#### The problem
Each entry needs to be restated exactly as written.

· · · · ·

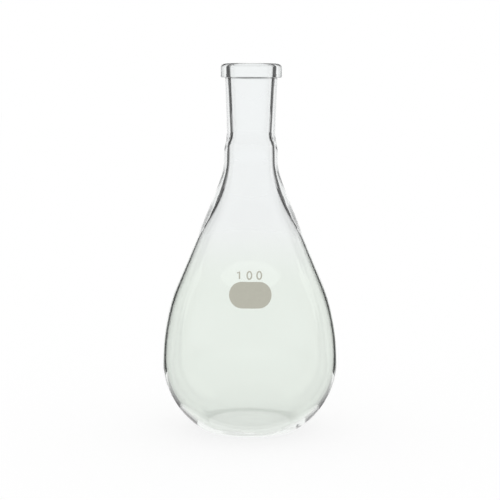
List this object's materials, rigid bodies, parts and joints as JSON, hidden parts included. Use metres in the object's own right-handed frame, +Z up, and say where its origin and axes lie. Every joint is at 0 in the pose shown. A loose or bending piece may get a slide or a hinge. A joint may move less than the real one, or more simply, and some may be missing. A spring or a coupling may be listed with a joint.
{
  "type": "flat-bottom recovery flask",
  "caption": "Pear-shaped clear glass laboratory flask with a flat base, a thick sloping shoulder, a flanged conical neck socket and an oval enamel marking spot.",
  "frame": {"origin": "centre of the flat base, on the surface that the flask stands on", "axes": "+Z up along the flask's axis of symmetry, -Y towards the front with the marking spot, +X to the right seen from the front"},
  "size_m": [0.0624, 0.0624, 0.1303],
  "materials": {
    "glass": "clear borosilicate glass, blown and fire polished",
    "enamel": "fired enamel print, warm grey, matt"
  },
  "bodies": {
    "root": {"flask": "glass", "marking_spot": "enamel"}
  },
  "joints": []
}
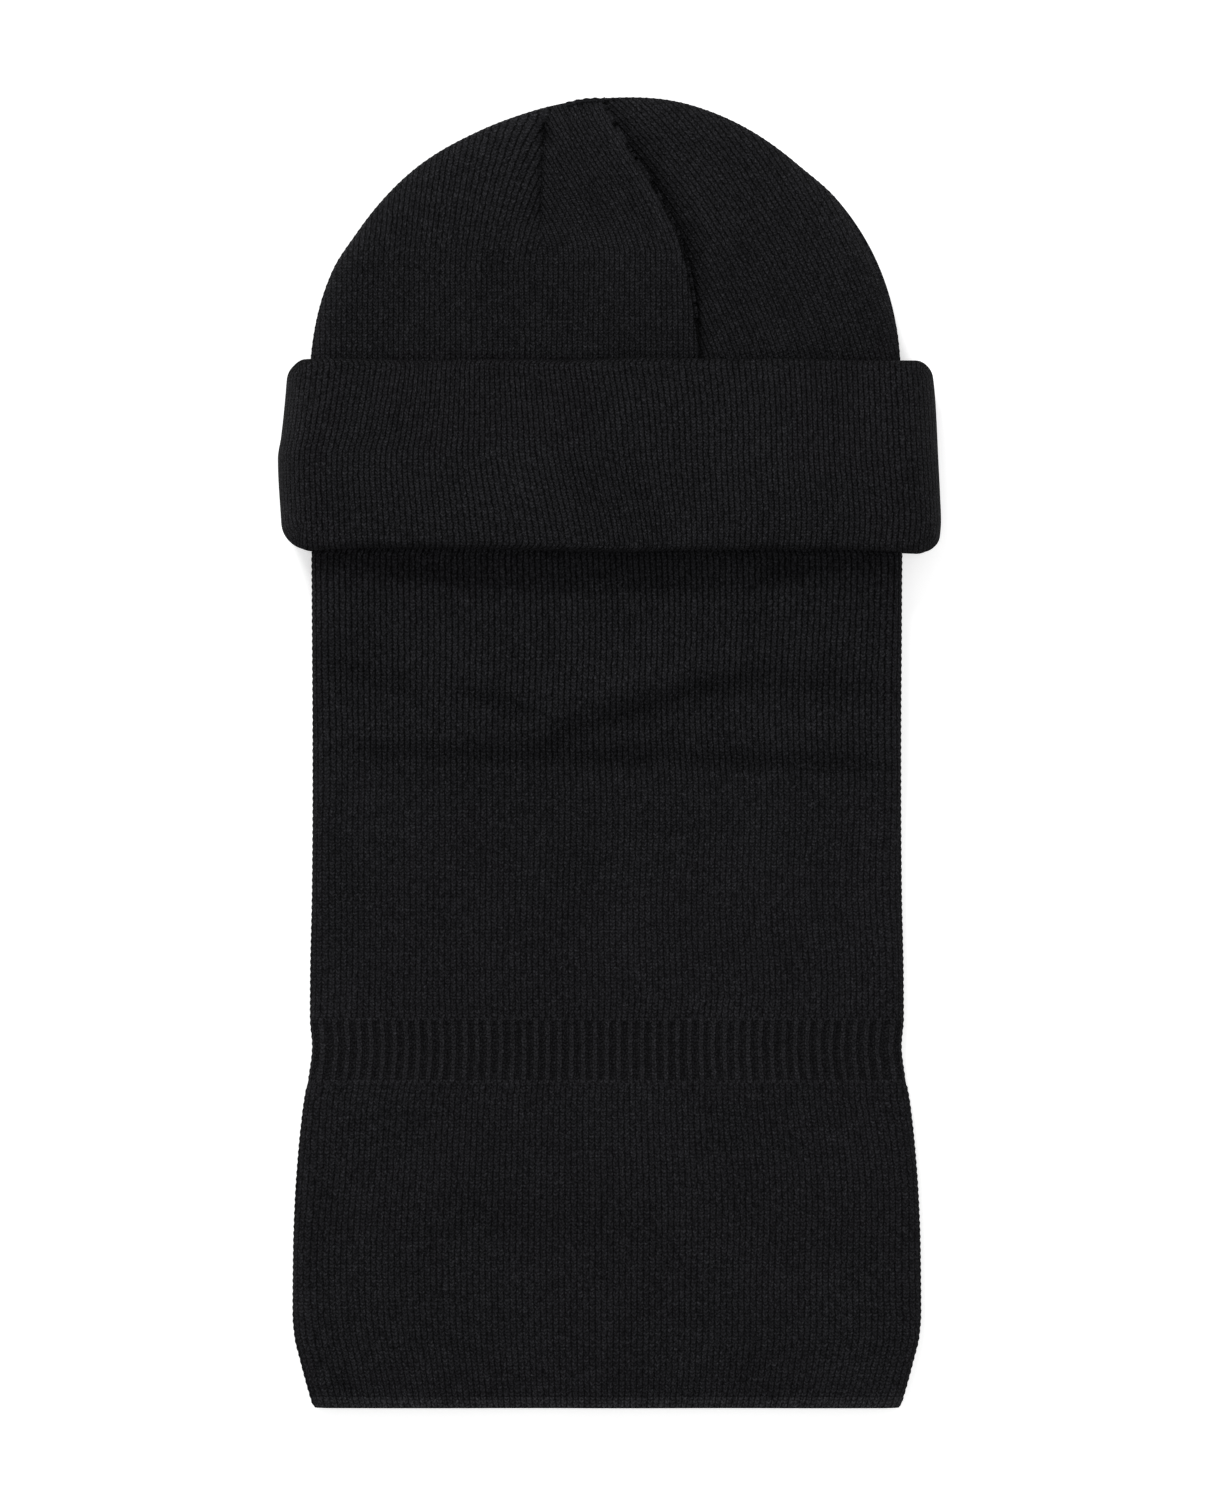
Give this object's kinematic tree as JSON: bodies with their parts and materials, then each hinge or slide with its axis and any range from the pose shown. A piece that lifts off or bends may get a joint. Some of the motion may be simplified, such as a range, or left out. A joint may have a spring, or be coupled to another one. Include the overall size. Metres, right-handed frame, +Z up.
{
  "type": "knit balaclava",
  "caption": "Fine-knit balaclava lying flat: beanie crown with a turned-up cuff that turns down, long neck tube, rib band and a flared skirt that folds up.",
  "frame": {"origin": "on the surface the balaclava lies on, under the middle of its box", "axes": "+Y from the hem to the tip of the crown, +X across the width, +Z up through the layers, front side up"},
  "size_m": [0.2504, 0.498, 0.0244],
  "materials": {
    "crown_knit": "fine knit, matte",
    "cuff_knit": "fine knit, matte",
    "neck_knit": "fine knit, matte",
    "rib_knit": "ribbed knit, matte",
    "skirt_knit": "fine knit, matte",
    "hem_knit": "linked edge, matte",
    "linking_yarn": "linked seam, matte",
    "label_tape": "woven tape, satin"
  },
  "bodies": {
    "beanie": {"crown_front": "crown_knit", "crown_back": "crown_knit", "crown_side_seam_left": "linking_yarn", "crown_side_seam_right": "linking_yarn", "crown_tip_gather": "linking_yarn", "dart_seam_front_left": "linking_yarn", "dart_seam_front_right": "linking_yarn", "dart_seam_back_left": "linking_yarn", "dart_seam_back_right": "linking_yarn", "neck_front": "neck_knit", "neck_back": "neck_knit", "neck_side_seam_left": "linking_yarn", "neck_side_seam_right": "linking_yarn", "face_edge_welt": "rib_knit", "neck_linking_seam": "linking_yarn", "care_label": "label_tape", "rib_band_front": "rib_knit", "rib_band_back": "rib_knit"},
    "cuff_front": {"cuff_front_outer": "cuff_knit", "cuff_front_inner": "cuff_knit", "cuff_wrap_left": "cuff_knit", "cuff_wrap_right": "cuff_knit"},
    "cuff_back": {"cuff_back_outer": "cuff_knit", "cuff_back_inner": "cuff_knit"},
    "skirt": {"skirt_front": "skirt_knit", "skirt_back": "skirt_knit", "skirt_side_seam_left": "linking_yarn", "skirt_side_seam_right": "linking_yarn", "hem_front": "hem_knit", "hem_back": "hem_knit"}
  },
  "joints": [
    {"name": "cuff_front_turn", "type": "hinge", "parent": "beanie", "child": "cuff_front", "pos_m": [0, 0.0794, 0.0214], "axis": [1, 0, 0], "range_deg": [0, 180]},
    {"name": "cuff_back_turn", "type": "hinge", "parent": "beanie", "child": "cuff_back", "pos_m": [0, 0.0785, 0.0021], "axis": [-1, 0, 0], "range_deg": [0, 180]},
    {"name": "skirt_fold", "type": "hinge", "parent": "beanie", "child": "skirt", "pos_m": [0, -0.1254, 0.0102], "axis": [-1, 0, 0], "range_deg": [0, 179]}
  ],
  "couplings": [
    {"joint": "cuff_back_turn", "follows": "cuff_front_turn", "ratio": 1}
  ]
}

· · · · ·

#### Reply to the task
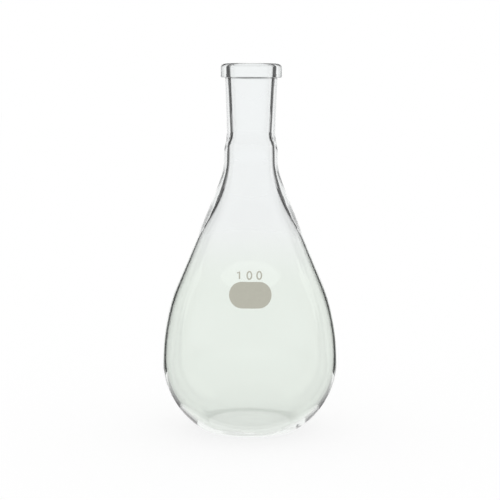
List this object's materials, rigid bodies, parts and joints as JSON, hidden parts included. Use metres in the object's own right-handed frame, +Z up, and say where its origin and axes lie. Every joint is at 0 in the pose shown. A loose or bending piece may get a slide or a hinge. A joint may move less than the real one, or more simply, and some may be missing. A spring or a coupling may be listed with a joint.
{
  "type": "flat-bottom recovery flask",
  "caption": "Pear-shaped clear glass laboratory flask with a flat base, a thick sloping shoulder, a flanged conical neck socket and an oval enamel marking spot.",
  "frame": {"origin": "centre of the flat base, on the surface that the flask stands on", "axes": "+Z up along the flask's axis of symmetry, -Y towards the front with the marking spot, +X to the right seen from the front"},
  "size_m": [0.0624, 0.0624, 0.1303],
  "materials": {
    "glass": "clear borosilicate glass, blown and fire polished",
    "enamel": "fired enamel print, warm grey, matt"
  },
  "bodies": {
    "root": {"flask": "glass", "marking_spot": "enamel"}
  },
  "joints": []
}
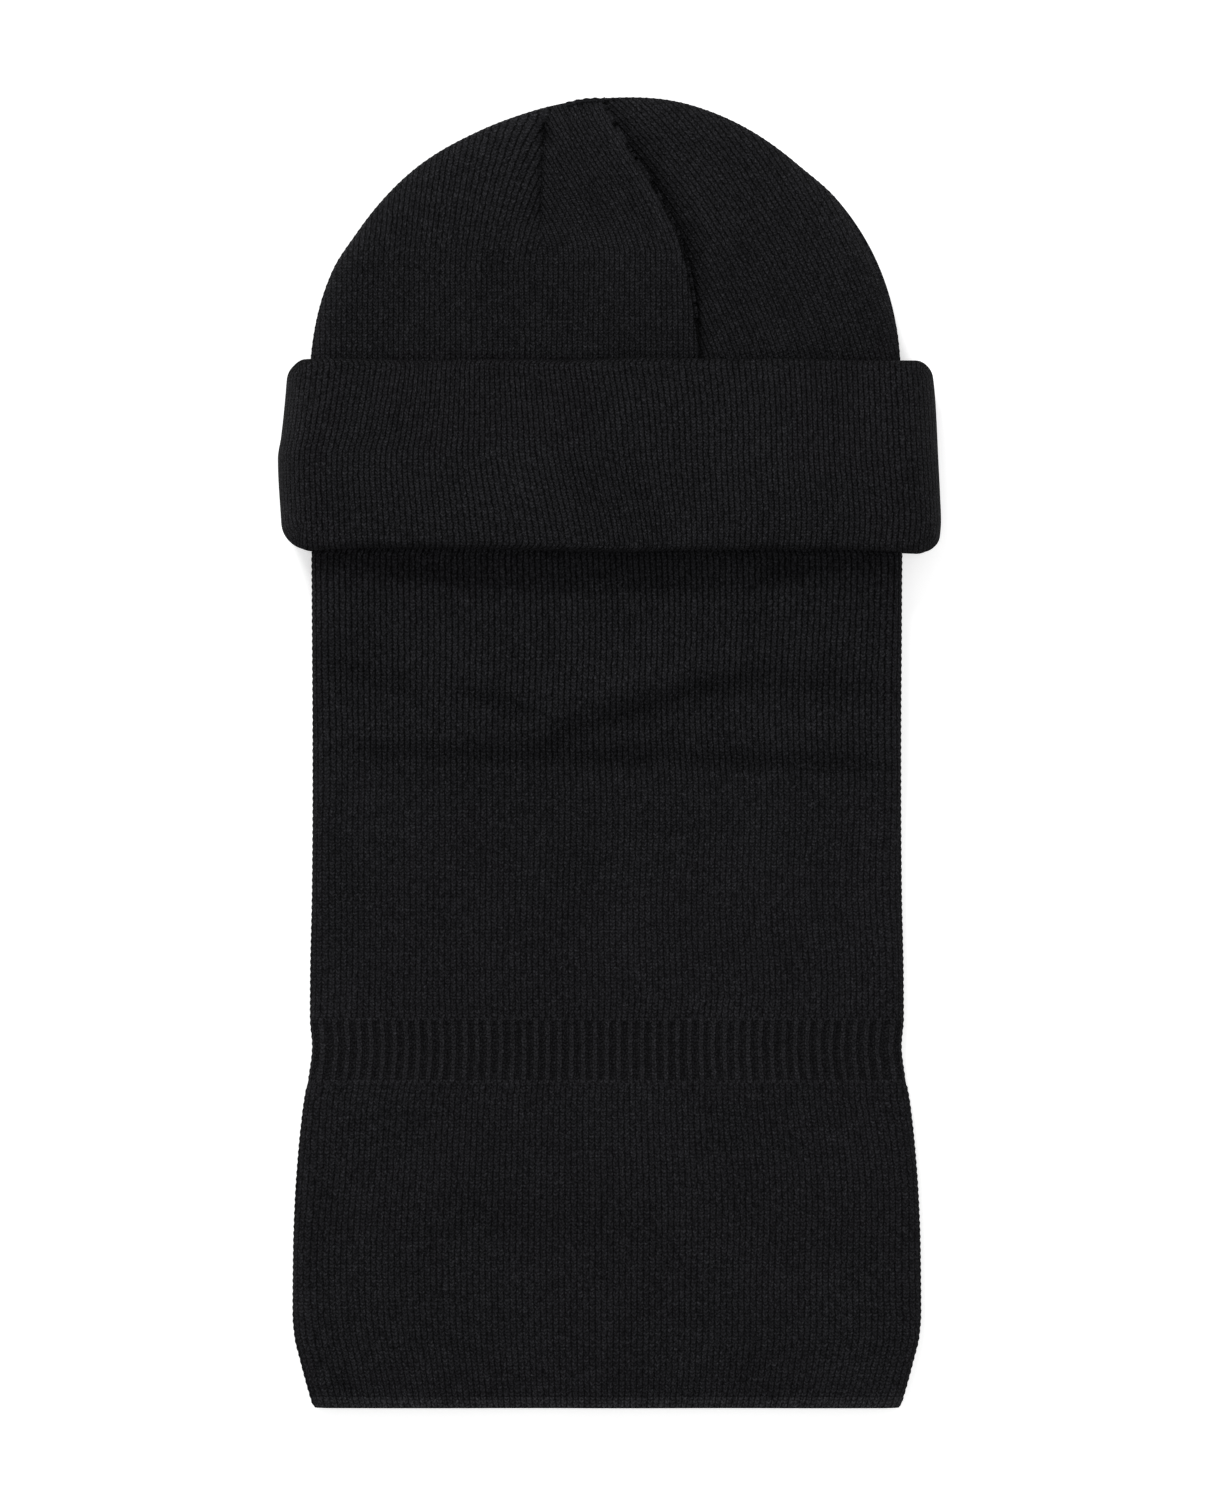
Give this object's kinematic tree as JSON: bodies with their parts and materials, then each hinge or slide with its axis and any range from the pose shown. A piece that lifts off or bends may get a joint. Some of the motion may be simplified, such as a range, or left out. A joint may have a spring, or be coupled to another one. Include the overall size. Metres, right-handed frame, +Z up.
{
  "type": "knit balaclava",
  "caption": "Fine-knit balaclava lying flat: beanie crown with a turned-up cuff that turns down, long neck tube, rib band and a flared skirt that folds up.",
  "frame": {"origin": "on the surface the balaclava lies on, under the middle of its box", "axes": "+Y from the hem to the tip of the crown, +X across the width, +Z up through the layers, front side up"},
  "size_m": [0.2504, 0.498, 0.0244],
  "materials": {
    "crown_knit": "fine knit, matte",
    "cuff_knit": "fine knit, matte",
    "neck_knit": "fine knit, matte",
    "rib_knit": "ribbed knit, matte",
    "skirt_knit": "fine knit, matte",
    "hem_knit": "linked edge, matte",
    "linking_yarn": "linked seam, matte",
    "label_tape": "woven tape, satin"
  },
  "bodies": {
    "beanie": {"crown_front": "crown_knit", "crown_back": "crown_knit", "crown_side_seam_left": "linking_yarn", "crown_side_seam_right": "linking_yarn", "crown_tip_gather": "linking_yarn", "dart_seam_front_left": "linking_yarn", "dart_seam_front_right": "linking_yarn", "dart_seam_back_left": "linking_yarn", "dart_seam_back_right": "linking_yarn", "neck_front": "neck_knit", "neck_back": "neck_knit", "neck_side_seam_left": "linking_yarn", "neck_side_seam_right": "linking_yarn", "face_edge_welt": "rib_knit", "neck_linking_seam": "linking_yarn", "care_label": "label_tape", "rib_band_front": "rib_knit", "rib_band_back": "rib_knit"},
    "cuff_front": {"cuff_front_outer": "cuff_knit", "cuff_front_inner": "cuff_knit", "cuff_wrap_left": "cuff_knit", "cuff_wrap_right": "cuff_knit"},
    "cuff_back": {"cuff_back_outer": "cuff_knit", "cuff_back_inner": "cuff_knit"},
    "skirt": {"skirt_front": "skirt_knit", "skirt_back": "skirt_knit", "skirt_side_seam_left": "linking_yarn", "skirt_side_seam_right": "linking_yarn", "hem_front": "hem_knit", "hem_back": "hem_knit"}
  },
  "joints": [
    {"name": "cuff_front_turn", "type": "hinge", "parent": "beanie", "child": "cuff_front", "pos_m": [0, 0.0794, 0.0214], "axis": [1, 0, 0], "range_deg": [0, 180]},
    {"name": "cuff_back_turn", "type": "hinge", "parent": "beanie", "child": "cuff_back", "pos_m": [0, 0.0785, 0.0021], "axis": [-1, 0, 0], "range_deg": [0, 180]},
    {"name": "skirt_fold", "type": "hinge", "parent": "beanie", "child": "skirt", "pos_m": [0, -0.1254, 0.0102], "axis": [-1, 0, 0], "range_deg": [0, 179]}
  ],
  "couplings": [
    {"joint": "cuff_back_turn", "follows": "cuff_front_turn", "ratio": 1}
  ]
}